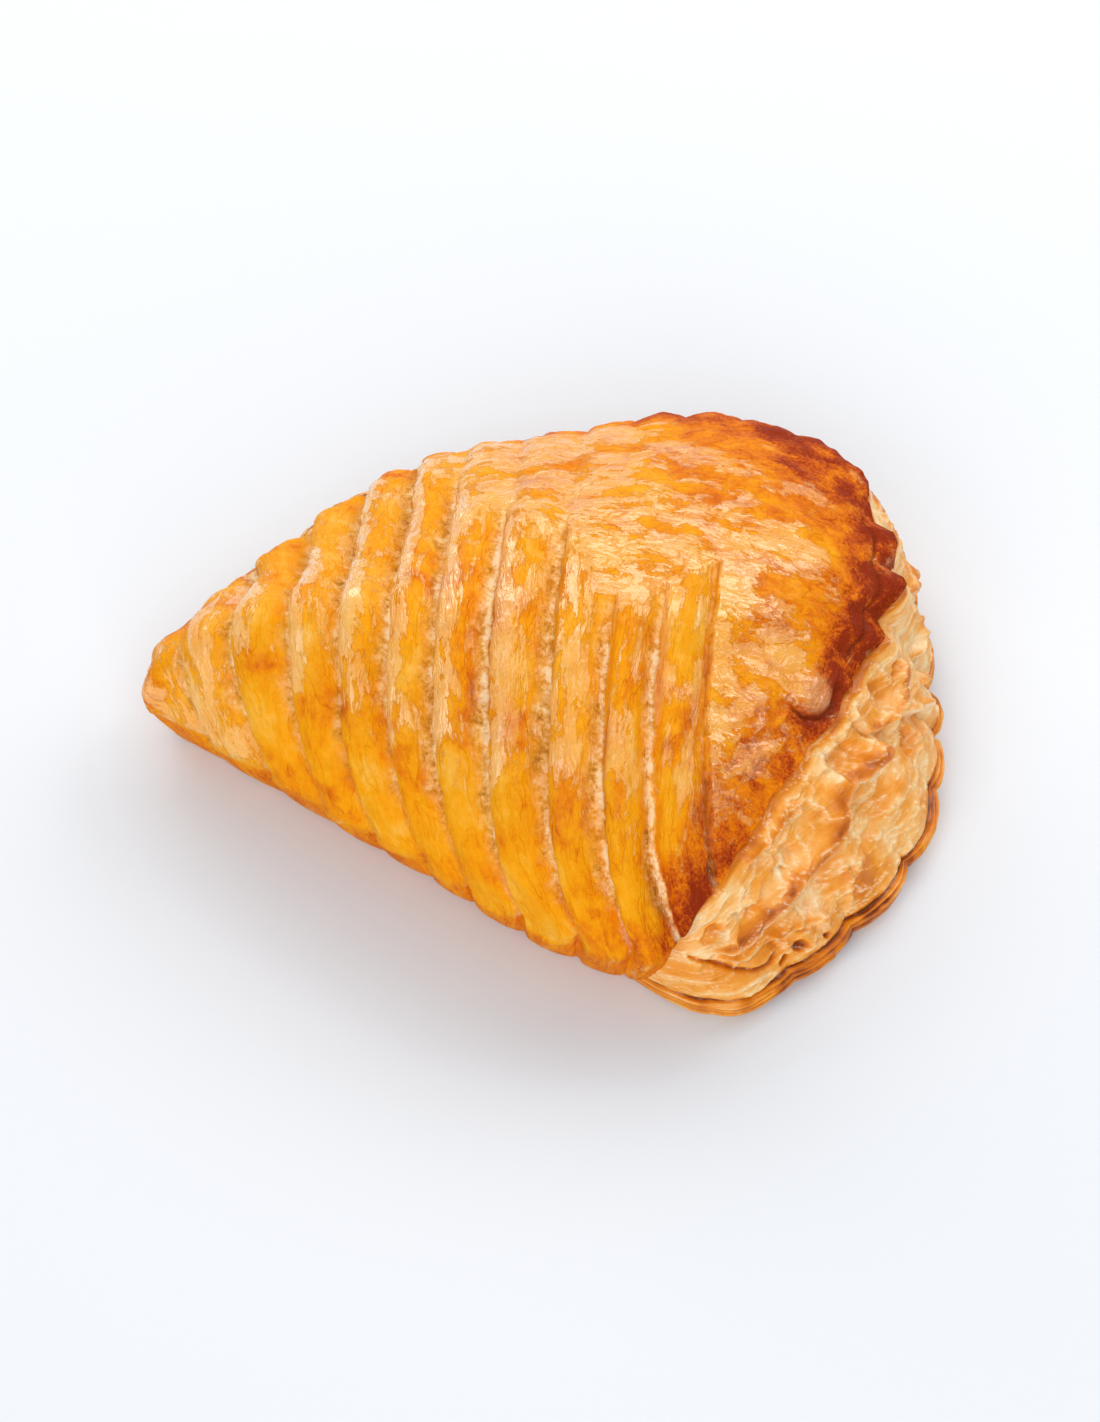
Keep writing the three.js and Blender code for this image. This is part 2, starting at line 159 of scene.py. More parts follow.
# %% The plan and the heights as curves
def on_rim(angle, softness):
    """1 round the cut rim and 0 along the fold."""
    turned = abs((angle - RIM_MIDDLE + 180) % 360 - 180)
    return 1 - smooth(RIM_HALF_TURN - softness, RIM_HALF_TURN + softness, turned)


def outline(angle):
    sine = np.sin(np.radians(angle))
    turned = unrolled(angle)
    rim = np.where(turned > RIM_DISTANCE[-1][0], 1e3, through(RIM_DISTANCE, turned))
    facing = sine < FOLD_FACING
    fold = np.where(facing, through(FOLD_DISTANCE, angle % 360) / np.where(facing, -sine, 1), 1e3)
    return (rim ** -CORNER_SHARPNESS + fold ** -CORNER_SHARPNESS) ** (-1 / CORNER_SHARPNESS)


def set_back(angle):
    return on_rim(angle, CORNER_TURN) * through(SET_BACK, unrolled(angle))


def edge_height(angle):
    fold = FOLD_BULGE_Z + (LEFT_END_Z - FOLD_BULGE_Z) * bump(angle, LEFT_END, LEFT_END_SPREAD)
    return mix(fold, through(EDGE_Z, unrolled(angle)), on_rim(angle, EDGE_TURN))


def rim_height(angle):
    return RIM_Z + (RIM_Z_BACK - RIM_Z) * bump(angle, HIGH_RIM, HIGH_RIM_SPREAD)


def turned_about(angle, distance, height):
    """Points from an angle, a distance from the centre and a height."""
    turn = np.radians(angle)
    return np.stack(np.broadcast_arrays(distance * np.cos(turn), distance * np.sin(turn), height), -1)


def bare_crust(angle, reach):
    """The dome without its cuts: reach is 0 at the crown and 1 at the crust's edge."""
    spread = np.sin(0.5 * np.pi * reach)
    edge = edge_height(angle)
    power = mix(FOLD_POWER, RIM_POWER, on_rim(angle, DOME_TURN))
    fall = np.maximum(1 - spread ** CROWN_ROUNDNESS, 0) ** power
    points = turned_about(angle, (outline(angle) - set_back(angle)) * spread, edge + (HEIGHT - edge) * fall)
    points[..., 0] += CROWN_X * (1 - spread)
    return points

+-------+

WRITTEN TASK:
Word for word, quote the lines of the material from the first line through the line with "return (rim **", both ends included.

PROBLEM SOLUTION:
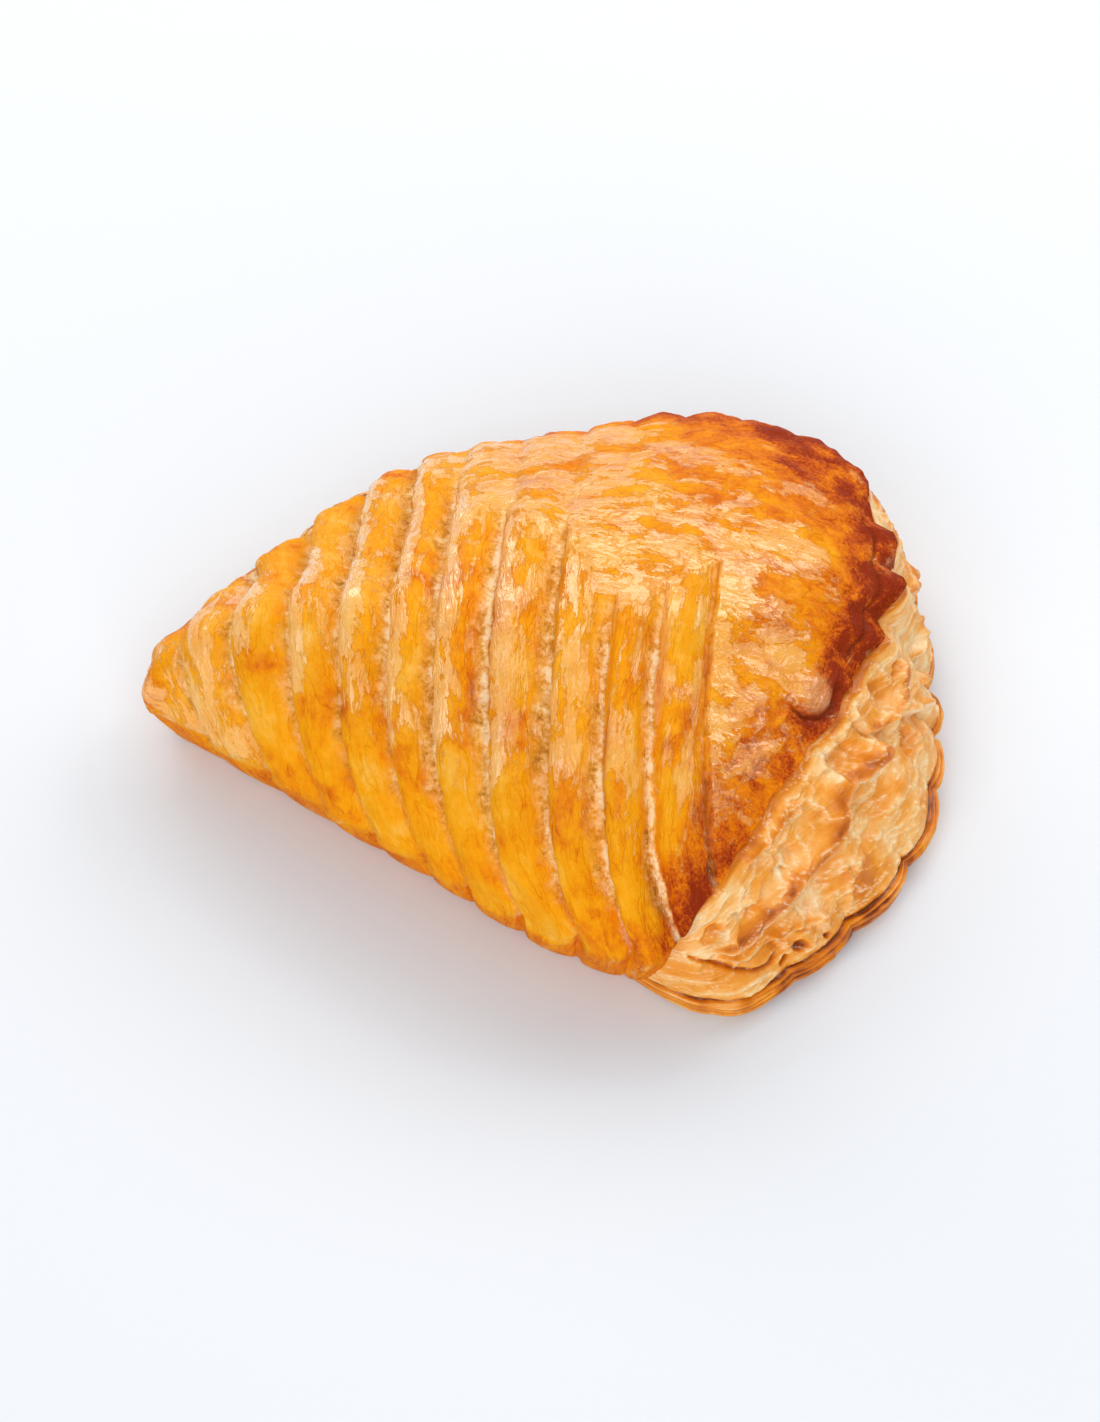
Keep writing the three.js and Blender code for this image. This is part 2, starting at line 159 of scene.py. More parts follow.
# %% The plan and the heights as curves
def on_rim(angle, softness):
    """1 round the cut rim and 0 along the fold."""
    turned = abs((angle - RIM_MIDDLE + 180) % 360 - 180)
    return 1 - smooth(RIM_HALF_TURN - softness, RIM_HALF_TURN + softness, turned)


def outline(angle):
    sine = np.sin(np.radians(angle))
    turned = unrolled(angle)
    rim = np.where(turned > RIM_DISTANCE[-1][0], 1e3, through(RIM_DISTANCE, turned))
    facing = sine < FOLD_FACING
    fold = np.where(facing, through(FOLD_DISTANCE, angle % 360) / np.where(facing, -sine, 1), 1e3)
    return (rim ** -CORNER_SHARPNESS + fold ** -CORNER_SHARPNESS) ** (-1 / CORNER_SHARPNESS)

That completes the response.